This sounds like a much simpler approach than all the pre-allocation.
Is it certain to work? Are PF_MEMALLOC reserved only used from direct
reclaim?
Is printing a message for the admin really a good idea? Auto-tuning is much
better than requiring the sysadmin to tune.
Is throttling when we are low on memory really a problem that needs to be
tuned away? Presumably we would get over the memory shortage fairly soon and
the throttling would stop (??).
> + if (printk_ratelimit())
> + printk(KERN_INFO "Throttling %s due to reclaim pressure on "
> + "network storage\n",
> + current->comm);
> + do {
> + prepare_to_wait(&zone->zone_pgdat->pfmemalloc_wait, &wait,
> + TASK_INTERRUPTIBLE);
> + schedule();
> + finish_wait(&zone->zone_pgdat->pfmemalloc_wait, &wait);
> + } while (!pfmemalloc_watermark_ok(zone->zone_pgdat, high_zoneidx) &&
> + !fatal_signal_pending(current));
> +}
> +
This looks racing. It is my understanding that you should always perform the
test between the 'prepare_to_wait' and the 'schedule'. Otherwise the wakeup
could happen just before the prepare_to_wait and you never wake from the
schedule.
If that doesn't apply in this case I would appreciate a comment explaining
why.
> unsigned long try_to_free_pages(struct zonelist *zonelist, int order,
> gfp_t gfp_mask, nodemask_t *nodemask)
> {
> @@ -2131,6 +2188,8 @@ unsigned long try_to_free_pages(struct zonelist *zonelist, int order,
> .nodemask = nodemask,
> };
>
> + throttle_direct_reclaim(gfp_mask, zonelist, nodemask);
> +
> trace_mm_vmscan_direct_reclaim_begin(order,
> sc.may_writepage,
> gfp_mask);
> @@ -2482,6 +2541,13 @@ loop_again:
> }
>
> }
> +
> + /* Wake throttled direct reclaimers if low watermark is met */
> + if (sk_memalloc_socks() &&
> + waitqueue_active(&pgdat->pfmemalloc_wait) &&
> + pfmemalloc_watermark_ok(pgdat, MAX_NR_ZONES - 1))

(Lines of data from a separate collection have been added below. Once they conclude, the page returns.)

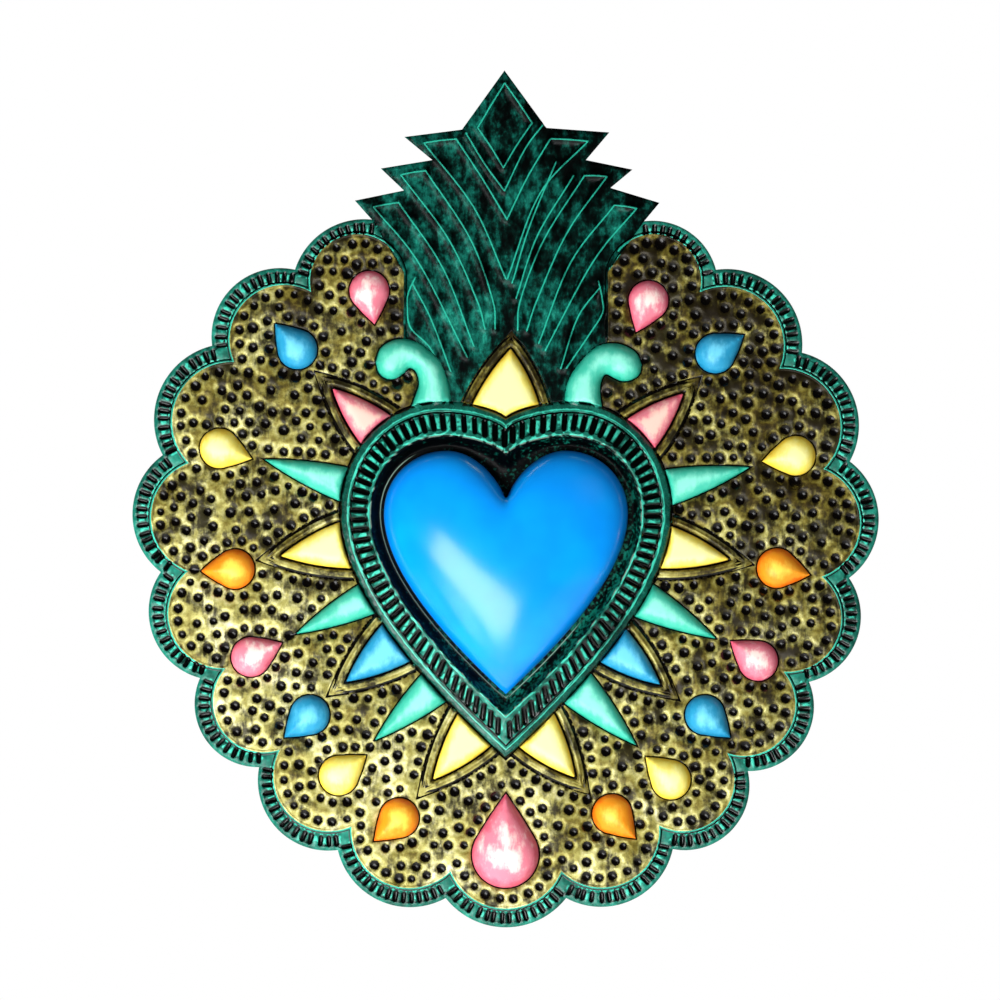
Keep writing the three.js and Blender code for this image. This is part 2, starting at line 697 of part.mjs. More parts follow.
const paintedTin = new THREE.MeshStandardMaterial({ color: 0x2a7a5e, roughness: 0.45, metalness: 0.6 });
const paintedWood = new THREE.MeshStandardMaterial({ color: 0x0a8fe8, roughness: 0.35, metalness: 0 });
const steel = new THREE.MeshStandardMaterial({ color: 0x9a9c9e, roughness: 0.35, metalness: 1 });
const zincedSteel = new THREE.MeshStandardMaterial({ color: 0xb4b8ba, roughness: 0.4, metalness: 1 });
const bareTin = new THREE.MeshStandardMaterial({ color: 0xa9aaa6, roughness: 0.45, metalness: 0.9 });
const solder = new THREE.MeshStandardMaterial({ color: 0x8e9092, roughness: 0.5, metalness: 0.9 });

addPiece("tin_sheet", tinSheet(), paintedTin);
addPiece("wood_heart", woodHeart(), paintedWood);

screwPlaces.forEach(([u, v], i) => {
  const fastener = new THREE.Group();
  fastener.position.set(u, backY, plateZ + v);
  addPiece(`washer_${i + 1}`, washer(), zincedSteel, fastener);
  addPiece(`wood_screw_${i + 1}`, screw(), steel, fastener).position.y = washerThickness;
  ornament.add(fastener);
});

addPiece("hanger_strap", hangerStrap(), bareTin);
addPiece("solder_upper", solderBead(1), solder);
addPiece("solder_lower", solderBead(-1), solder);
addPiece("hanger_ring", hangerRing(), steel);

export default ornament;
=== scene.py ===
"""A milagro heart: the fine relief, paint and metal of a chased tin wall ornament with a wooden heart.

The solid model is loaded as a fixed frame. The tin sheet is rebuilt over it as a fine skin of the same
thickness, with every punched dent, and each finish is made from shader nodes.
"""
from __future__ import annotations

import json
import logging
import math
from dataclasses import dataclass, field
from enum import Enum
from functools import partial
from typing import Any, Callable, Iterable, Sequence

import bpy
import numpy as np
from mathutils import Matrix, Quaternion, Vector
from mathutils.geometry import delaunay_2d_cdt

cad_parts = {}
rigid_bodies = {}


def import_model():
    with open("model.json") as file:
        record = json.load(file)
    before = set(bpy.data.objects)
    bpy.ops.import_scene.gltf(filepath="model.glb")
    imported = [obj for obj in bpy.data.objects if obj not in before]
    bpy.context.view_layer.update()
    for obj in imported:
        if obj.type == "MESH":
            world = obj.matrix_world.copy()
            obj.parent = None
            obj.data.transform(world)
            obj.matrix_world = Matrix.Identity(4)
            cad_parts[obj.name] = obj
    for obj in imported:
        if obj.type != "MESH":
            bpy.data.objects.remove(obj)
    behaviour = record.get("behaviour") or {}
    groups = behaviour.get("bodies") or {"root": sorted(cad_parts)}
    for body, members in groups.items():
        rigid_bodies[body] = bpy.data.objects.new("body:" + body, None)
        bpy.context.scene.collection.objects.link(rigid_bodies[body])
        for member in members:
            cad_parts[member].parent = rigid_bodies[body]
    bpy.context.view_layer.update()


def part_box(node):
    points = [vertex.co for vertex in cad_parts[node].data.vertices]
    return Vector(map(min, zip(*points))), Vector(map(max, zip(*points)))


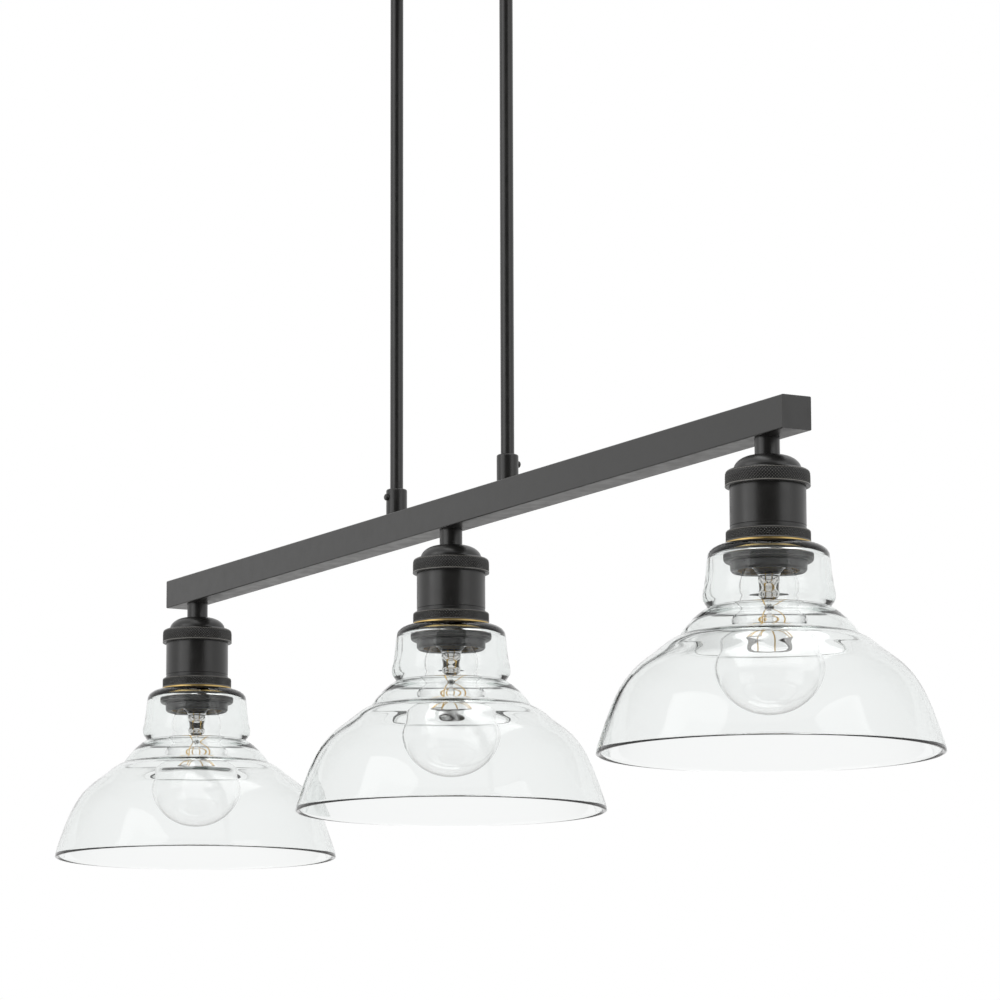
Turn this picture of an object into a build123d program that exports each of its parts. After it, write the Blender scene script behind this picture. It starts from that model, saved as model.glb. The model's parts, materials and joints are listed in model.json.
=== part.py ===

> + wake_up_interruptible(&pgdat->pfmemalloc_wait);
> +
This test on sk_memalloc_socks looks ugly to me.
The VM shouldn't be checking on some networking state.
Do we really need the test? It is not reasonable to always throttle direct
reclaim when mem gets really low?
If we do need the test - could networking set some global flag in the VM
which the VM can then test.
Maybe one day we will have something other than network which needs special
care with the last dregs of memory - then it could set the global flag too
(in which case it should probably be a global counter).
Thanks,
NeilBrown
> if (all_zones_ok || (order && pgdat_balanced(pgdat, balanced, *classzone_idx)))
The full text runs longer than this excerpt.